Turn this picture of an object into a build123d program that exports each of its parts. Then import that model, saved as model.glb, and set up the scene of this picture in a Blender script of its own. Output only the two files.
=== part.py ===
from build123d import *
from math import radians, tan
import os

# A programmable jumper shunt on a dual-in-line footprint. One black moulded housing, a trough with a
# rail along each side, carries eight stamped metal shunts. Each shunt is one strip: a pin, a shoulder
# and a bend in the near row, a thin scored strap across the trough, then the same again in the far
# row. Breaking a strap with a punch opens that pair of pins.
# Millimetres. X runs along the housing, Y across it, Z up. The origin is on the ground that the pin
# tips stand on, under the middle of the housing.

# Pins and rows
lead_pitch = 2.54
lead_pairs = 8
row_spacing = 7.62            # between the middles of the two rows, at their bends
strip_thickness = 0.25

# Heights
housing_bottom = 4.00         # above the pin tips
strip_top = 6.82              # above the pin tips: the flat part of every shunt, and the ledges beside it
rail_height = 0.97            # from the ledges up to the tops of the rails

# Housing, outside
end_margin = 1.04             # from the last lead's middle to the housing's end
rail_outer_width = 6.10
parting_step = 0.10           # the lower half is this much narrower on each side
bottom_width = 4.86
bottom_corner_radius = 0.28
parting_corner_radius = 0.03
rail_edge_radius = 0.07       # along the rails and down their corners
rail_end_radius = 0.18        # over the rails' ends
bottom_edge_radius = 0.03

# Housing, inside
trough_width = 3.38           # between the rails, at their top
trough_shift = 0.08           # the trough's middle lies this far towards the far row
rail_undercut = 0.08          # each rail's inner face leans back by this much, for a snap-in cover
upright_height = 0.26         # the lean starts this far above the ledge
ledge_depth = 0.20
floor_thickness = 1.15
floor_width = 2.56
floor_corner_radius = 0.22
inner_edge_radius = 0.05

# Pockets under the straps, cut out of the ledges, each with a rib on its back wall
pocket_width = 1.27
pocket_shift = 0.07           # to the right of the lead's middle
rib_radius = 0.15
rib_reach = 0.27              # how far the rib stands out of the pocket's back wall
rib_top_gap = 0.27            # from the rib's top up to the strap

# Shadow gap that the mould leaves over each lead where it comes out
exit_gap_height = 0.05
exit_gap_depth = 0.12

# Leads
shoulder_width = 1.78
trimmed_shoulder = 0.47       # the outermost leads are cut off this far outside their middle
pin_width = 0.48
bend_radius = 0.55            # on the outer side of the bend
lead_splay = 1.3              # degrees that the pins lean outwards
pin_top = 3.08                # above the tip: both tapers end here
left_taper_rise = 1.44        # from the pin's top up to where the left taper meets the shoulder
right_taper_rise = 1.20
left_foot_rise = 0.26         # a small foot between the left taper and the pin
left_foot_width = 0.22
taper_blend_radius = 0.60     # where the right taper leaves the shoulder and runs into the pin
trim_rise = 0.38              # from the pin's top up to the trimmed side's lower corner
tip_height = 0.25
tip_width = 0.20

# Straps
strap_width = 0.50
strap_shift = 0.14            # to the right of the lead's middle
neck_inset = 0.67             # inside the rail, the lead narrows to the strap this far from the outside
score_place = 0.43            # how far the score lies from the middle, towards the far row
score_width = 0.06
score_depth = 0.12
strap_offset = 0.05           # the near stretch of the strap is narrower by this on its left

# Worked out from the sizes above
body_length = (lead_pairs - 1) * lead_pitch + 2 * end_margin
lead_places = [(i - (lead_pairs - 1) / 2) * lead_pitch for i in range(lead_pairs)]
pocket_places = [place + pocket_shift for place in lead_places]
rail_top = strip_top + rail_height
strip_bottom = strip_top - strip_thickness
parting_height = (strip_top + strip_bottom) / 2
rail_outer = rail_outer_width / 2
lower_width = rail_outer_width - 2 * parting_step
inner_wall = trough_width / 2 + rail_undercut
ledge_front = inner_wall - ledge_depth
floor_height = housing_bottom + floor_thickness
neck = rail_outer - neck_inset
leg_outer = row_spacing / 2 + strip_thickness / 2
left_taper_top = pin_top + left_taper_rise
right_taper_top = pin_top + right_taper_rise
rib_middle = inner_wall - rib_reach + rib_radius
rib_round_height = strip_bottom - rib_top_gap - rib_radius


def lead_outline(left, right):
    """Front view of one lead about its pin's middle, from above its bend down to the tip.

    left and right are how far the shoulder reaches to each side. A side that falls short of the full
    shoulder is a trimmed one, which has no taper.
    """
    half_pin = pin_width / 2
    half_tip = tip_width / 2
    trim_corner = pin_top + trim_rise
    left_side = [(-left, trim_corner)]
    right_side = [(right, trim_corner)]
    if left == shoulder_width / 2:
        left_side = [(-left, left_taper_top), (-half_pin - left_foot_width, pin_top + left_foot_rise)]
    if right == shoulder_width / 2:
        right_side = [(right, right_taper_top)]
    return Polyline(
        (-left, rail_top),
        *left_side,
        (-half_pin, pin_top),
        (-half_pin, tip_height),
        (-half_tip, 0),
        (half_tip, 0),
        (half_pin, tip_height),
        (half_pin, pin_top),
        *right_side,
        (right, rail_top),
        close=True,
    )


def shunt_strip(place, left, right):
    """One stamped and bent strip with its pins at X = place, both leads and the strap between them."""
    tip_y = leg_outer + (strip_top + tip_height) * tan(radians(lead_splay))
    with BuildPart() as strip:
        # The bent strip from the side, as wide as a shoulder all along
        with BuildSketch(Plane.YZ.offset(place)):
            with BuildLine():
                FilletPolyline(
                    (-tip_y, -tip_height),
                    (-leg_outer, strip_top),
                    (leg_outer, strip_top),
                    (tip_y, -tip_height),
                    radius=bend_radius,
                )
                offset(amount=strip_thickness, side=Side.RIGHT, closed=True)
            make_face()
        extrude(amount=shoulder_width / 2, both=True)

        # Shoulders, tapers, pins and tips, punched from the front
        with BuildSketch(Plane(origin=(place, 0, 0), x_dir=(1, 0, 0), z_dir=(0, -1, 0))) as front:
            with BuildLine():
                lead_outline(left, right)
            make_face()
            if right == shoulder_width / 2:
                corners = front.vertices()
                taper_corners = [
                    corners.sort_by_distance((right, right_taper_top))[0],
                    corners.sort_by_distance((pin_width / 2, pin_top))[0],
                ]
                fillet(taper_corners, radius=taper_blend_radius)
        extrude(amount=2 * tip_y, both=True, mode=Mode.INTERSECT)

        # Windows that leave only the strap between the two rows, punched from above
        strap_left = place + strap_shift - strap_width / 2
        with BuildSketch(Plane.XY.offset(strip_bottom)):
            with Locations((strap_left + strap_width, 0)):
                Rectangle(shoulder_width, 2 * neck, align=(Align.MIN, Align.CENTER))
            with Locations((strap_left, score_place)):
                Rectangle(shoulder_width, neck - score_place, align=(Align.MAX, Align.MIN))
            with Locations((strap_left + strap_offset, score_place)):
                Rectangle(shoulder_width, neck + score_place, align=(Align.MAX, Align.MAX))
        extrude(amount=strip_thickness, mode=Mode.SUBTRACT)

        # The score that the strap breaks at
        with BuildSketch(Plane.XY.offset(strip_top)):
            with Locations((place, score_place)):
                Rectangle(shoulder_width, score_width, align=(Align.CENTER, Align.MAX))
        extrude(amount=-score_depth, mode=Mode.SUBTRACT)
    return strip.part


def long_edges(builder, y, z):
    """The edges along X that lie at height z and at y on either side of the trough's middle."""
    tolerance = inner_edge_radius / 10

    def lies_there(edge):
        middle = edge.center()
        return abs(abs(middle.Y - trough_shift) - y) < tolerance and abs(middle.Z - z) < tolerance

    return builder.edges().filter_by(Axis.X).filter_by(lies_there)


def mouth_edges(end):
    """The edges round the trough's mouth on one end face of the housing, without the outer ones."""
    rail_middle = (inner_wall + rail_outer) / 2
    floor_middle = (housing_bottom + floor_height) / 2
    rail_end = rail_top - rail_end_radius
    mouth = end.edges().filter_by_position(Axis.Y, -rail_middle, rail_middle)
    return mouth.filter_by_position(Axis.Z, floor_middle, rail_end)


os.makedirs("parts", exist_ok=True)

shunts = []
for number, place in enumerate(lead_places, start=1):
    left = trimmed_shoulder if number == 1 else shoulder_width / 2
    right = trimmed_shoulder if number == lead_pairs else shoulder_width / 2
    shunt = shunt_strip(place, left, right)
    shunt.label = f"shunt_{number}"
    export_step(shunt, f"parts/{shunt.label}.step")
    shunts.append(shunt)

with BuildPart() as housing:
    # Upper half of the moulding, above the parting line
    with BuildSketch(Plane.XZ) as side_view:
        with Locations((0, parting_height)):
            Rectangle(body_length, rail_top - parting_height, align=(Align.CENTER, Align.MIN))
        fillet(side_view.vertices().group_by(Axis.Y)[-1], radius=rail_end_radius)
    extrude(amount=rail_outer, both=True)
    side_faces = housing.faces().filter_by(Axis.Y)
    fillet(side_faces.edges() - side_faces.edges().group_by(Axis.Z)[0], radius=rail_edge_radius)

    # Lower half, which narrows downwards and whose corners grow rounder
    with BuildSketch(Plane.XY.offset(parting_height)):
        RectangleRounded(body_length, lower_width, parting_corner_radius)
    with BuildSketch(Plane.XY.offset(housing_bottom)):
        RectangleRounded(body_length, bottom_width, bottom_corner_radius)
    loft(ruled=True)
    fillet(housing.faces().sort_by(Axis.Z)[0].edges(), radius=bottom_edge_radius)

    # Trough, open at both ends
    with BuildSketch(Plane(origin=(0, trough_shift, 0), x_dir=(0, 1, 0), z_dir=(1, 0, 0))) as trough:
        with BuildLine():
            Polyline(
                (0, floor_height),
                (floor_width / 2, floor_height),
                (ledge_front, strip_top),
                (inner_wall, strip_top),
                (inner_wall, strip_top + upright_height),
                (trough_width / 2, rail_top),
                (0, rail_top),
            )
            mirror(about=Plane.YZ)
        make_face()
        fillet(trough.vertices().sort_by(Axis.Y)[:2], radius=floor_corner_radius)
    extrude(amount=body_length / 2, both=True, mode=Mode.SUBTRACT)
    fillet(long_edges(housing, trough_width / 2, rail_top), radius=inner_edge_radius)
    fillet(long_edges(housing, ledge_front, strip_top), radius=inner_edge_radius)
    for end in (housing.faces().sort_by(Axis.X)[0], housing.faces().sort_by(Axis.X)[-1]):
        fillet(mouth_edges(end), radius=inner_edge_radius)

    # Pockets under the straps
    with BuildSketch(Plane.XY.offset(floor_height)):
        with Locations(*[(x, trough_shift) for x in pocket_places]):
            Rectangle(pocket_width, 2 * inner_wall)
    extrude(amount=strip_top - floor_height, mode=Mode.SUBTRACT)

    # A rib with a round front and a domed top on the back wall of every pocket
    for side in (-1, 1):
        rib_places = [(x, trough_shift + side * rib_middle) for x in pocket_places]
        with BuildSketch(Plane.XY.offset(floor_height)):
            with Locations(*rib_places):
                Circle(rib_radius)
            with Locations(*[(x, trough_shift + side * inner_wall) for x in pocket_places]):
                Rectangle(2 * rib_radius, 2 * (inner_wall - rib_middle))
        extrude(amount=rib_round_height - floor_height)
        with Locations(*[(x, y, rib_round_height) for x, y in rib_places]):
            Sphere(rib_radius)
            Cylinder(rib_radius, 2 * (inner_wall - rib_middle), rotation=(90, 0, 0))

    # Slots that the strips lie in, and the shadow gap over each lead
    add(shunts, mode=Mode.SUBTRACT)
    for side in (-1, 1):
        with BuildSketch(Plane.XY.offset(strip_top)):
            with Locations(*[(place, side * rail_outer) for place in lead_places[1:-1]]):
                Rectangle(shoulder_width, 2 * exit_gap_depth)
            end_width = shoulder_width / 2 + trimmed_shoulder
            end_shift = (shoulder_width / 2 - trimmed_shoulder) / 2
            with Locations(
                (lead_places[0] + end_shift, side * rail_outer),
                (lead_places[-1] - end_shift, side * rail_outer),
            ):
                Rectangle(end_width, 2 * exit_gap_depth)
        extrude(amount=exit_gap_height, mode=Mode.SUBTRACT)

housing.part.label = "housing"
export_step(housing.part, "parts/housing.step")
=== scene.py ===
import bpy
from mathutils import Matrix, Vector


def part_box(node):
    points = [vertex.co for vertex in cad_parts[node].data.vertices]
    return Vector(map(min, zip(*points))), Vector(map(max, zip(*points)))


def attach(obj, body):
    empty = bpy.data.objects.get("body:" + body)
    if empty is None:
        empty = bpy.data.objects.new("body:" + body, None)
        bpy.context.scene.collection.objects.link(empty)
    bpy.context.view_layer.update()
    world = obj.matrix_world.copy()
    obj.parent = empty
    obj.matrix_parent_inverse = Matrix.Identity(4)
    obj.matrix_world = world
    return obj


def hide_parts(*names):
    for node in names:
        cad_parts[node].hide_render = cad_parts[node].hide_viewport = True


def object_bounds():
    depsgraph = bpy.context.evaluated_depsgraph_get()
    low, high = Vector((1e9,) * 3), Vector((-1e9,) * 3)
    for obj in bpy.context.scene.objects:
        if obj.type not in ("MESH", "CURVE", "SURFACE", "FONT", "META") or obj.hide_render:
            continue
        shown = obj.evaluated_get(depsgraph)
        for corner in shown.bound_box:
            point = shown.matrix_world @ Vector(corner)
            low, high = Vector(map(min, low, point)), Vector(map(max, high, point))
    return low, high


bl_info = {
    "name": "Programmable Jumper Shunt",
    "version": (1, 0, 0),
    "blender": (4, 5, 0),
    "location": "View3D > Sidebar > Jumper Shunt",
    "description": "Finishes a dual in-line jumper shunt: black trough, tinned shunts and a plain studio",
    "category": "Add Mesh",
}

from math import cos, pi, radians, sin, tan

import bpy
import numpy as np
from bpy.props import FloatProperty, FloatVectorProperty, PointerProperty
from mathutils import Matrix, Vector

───

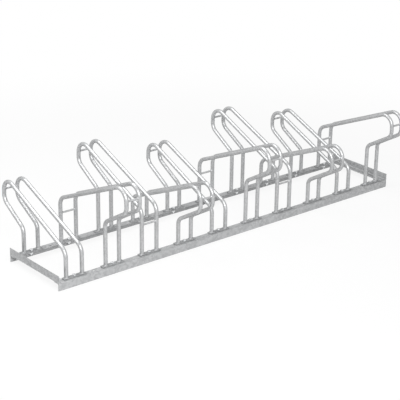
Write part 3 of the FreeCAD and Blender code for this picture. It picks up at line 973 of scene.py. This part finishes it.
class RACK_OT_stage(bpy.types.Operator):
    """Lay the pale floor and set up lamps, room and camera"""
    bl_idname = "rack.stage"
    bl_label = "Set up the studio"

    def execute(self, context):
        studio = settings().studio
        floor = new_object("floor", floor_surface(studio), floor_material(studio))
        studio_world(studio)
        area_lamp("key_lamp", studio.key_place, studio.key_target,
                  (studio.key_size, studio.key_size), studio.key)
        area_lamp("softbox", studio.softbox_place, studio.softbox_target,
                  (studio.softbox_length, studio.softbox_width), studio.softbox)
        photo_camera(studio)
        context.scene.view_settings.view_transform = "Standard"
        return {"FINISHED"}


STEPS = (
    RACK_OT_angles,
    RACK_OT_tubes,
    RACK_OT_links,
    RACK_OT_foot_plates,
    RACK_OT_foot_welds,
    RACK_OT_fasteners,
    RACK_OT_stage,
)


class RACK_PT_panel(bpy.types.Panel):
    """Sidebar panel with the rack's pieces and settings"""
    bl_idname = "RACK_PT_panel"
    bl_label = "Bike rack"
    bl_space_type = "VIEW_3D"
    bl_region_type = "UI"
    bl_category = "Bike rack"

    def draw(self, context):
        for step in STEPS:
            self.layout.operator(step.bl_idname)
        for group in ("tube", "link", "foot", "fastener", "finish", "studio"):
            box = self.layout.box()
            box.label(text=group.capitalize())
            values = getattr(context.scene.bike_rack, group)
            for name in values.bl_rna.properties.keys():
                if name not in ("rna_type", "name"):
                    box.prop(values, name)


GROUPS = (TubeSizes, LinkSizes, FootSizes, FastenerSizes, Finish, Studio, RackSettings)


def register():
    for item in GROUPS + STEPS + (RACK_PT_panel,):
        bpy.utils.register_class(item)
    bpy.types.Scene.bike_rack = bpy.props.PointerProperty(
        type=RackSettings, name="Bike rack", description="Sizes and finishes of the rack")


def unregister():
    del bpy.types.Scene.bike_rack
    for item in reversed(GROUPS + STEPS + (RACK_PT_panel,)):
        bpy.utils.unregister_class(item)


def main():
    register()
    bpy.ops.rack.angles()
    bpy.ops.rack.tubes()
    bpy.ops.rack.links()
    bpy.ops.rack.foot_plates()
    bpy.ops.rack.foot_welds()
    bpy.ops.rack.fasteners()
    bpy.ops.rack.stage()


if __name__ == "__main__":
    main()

───

> WHAT YOU NEED TO DO
Reproduce the lines exactly, from the line that contains "# Slots that" through the line that contains "cad_parts[node].hide_render = cad_parts[node].hide_viewport", and nothing more.

> RESULT OF THIS EXERCISE
    # Slots that the strips lie in, and the shadow gap over each lead
    add(shunts, mode=Mode.SUBTRACT)
    for side in (-1, 1):
        with BuildSketch(Plane.XY.offset(strip_top)):
            with Locations(*[(place, side * rail_outer) for place in lead_places[1:-1]]):
                Rectangle(shoulder_width, 2 * exit_gap_depth)
            end_width = shoulder_width / 2 + trimmed_shoulder
            end_shift = (shoulder_width / 2 - trimmed_shoulder) / 2
            with Locations(
                (lead_places[0] + end_shift, side * rail_outer),
                (lead_places[-1] - end_shift, side * rail_outer),
            ):
                Rectangle(end_width, 2 * exit_gap_depth)
        extrude(amount=exit_gap_height, mode=Mode.SUBTRACT)

housing.part.label = "housing"
export_step(housing.part, "parts/housing.step")
=== scene.py ===
import bpy
from mathutils import Matrix, Vector


def part_box(node):
    points = [vertex.co for vertex in cad_parts[node].data.vertices]
    return Vector(map(min, zip(*points))), Vector(map(max, zip(*points)))


def attach(obj, body):
    empty = bpy.data.objects.get("body:" + body)
    if empty is None:
        empty = bpy.data.objects.new("body:" + body, None)
        bpy.context.scene.collection.objects.link(empty)
    bpy.context.view_layer.update()
    world = obj.matrix_world.copy()
    obj.parent = empty
    obj.matrix_parent_inverse = Matrix.Identity(4)
    obj.matrix_world = world
    return obj


def hide_parts(*names):
    for node in names:
        cad_parts[node].hide_render = cad_parts[node].hide_viewport = True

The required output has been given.